In the 6th edition (1835), the Dictionnaire states that tillac "upper deck" is almost always used in referring to merchant vessels. Chateaubriand uses the word 11 times in his Memoirs (1848) in reference to merchant ships, passengers ships and naval vessels.

The word timbre acquires new senses with each edition. The meaning "postage stamp" is expressed by timbre-poste in the 7th (1878), with the 8th (1935) adding the elliptical timbre. Obviously the dictionary is recording established usage that can be observed in earlier texts. The earliest attestation of timbre-poste in the 1,880 texts of the ARTFL database is 1863 (Goncourt brothers); Hugo uses it several times in the volume of his correspondence published in 1866. In the same volume he uses the elliptical form timbre once (69 years before the Académie); by the following volume (1873), the shortened form has become more frequent than the full one.

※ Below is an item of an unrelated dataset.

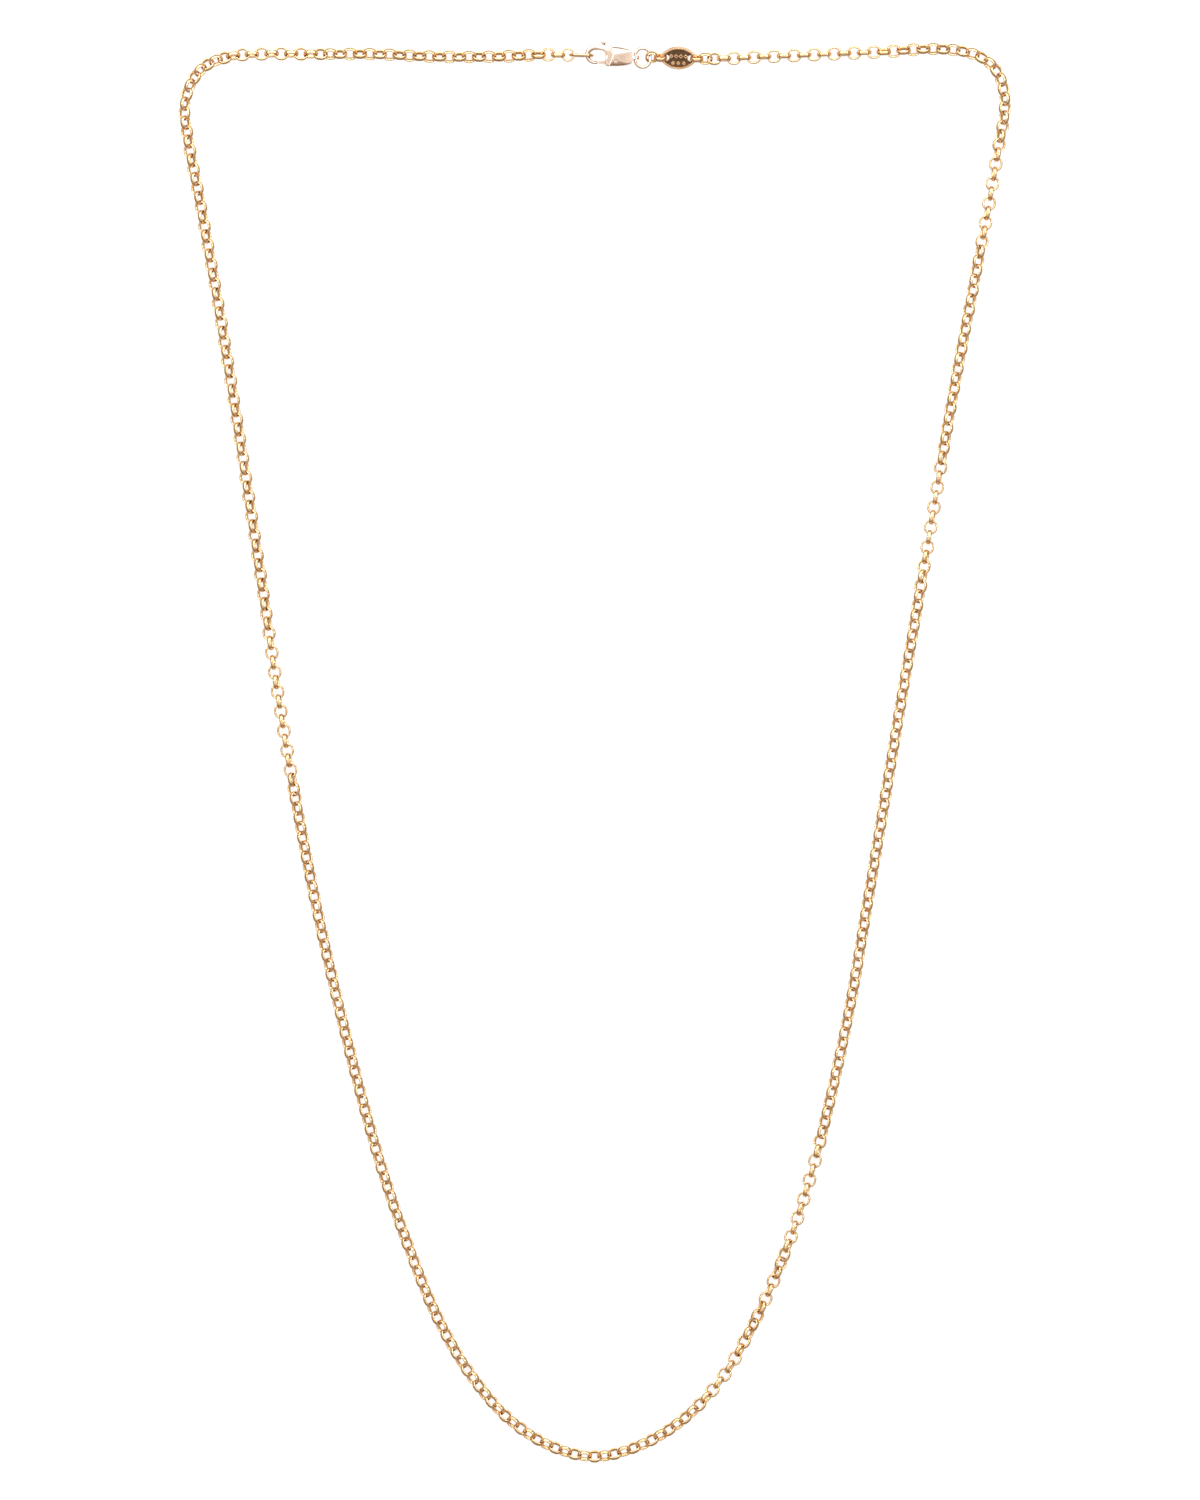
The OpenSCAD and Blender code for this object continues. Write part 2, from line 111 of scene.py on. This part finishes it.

The on-line Académie Sample Database contains an example of a comparative analysis of dictionary and individual discursive usage: the 6th edition of the Dictionnaire (1835) in relation to extracts taken from Lamartine's Voyage en Orient of 1832-3 (ed. 1836) and Villemain's Cours de littérature française (1829).

5. Conclusion

The computerization of early dictionaries is quite recent (Wooldridge 1985). Pruvost (1995: 17) notes the landmark significance of the 1993 Toronto Colloquium on Early Dictionary Databases (Lancashire & Wooldridge 1994). Lancashire (1992) is preparing an English Renaissance Knowledge Base with similar aims to those of the Académie project. The philological care taken in representing faithfully the original texts allied to the technological sophistication that is now the norm in Humanities computing make it possible to create research resources that give scholars full access to early texts without having to depend entirely, as in the past, on repeated partial linear readings or on the filtered and diachronically marked interpretations of historical dictionaries (such as the OED or the TLF).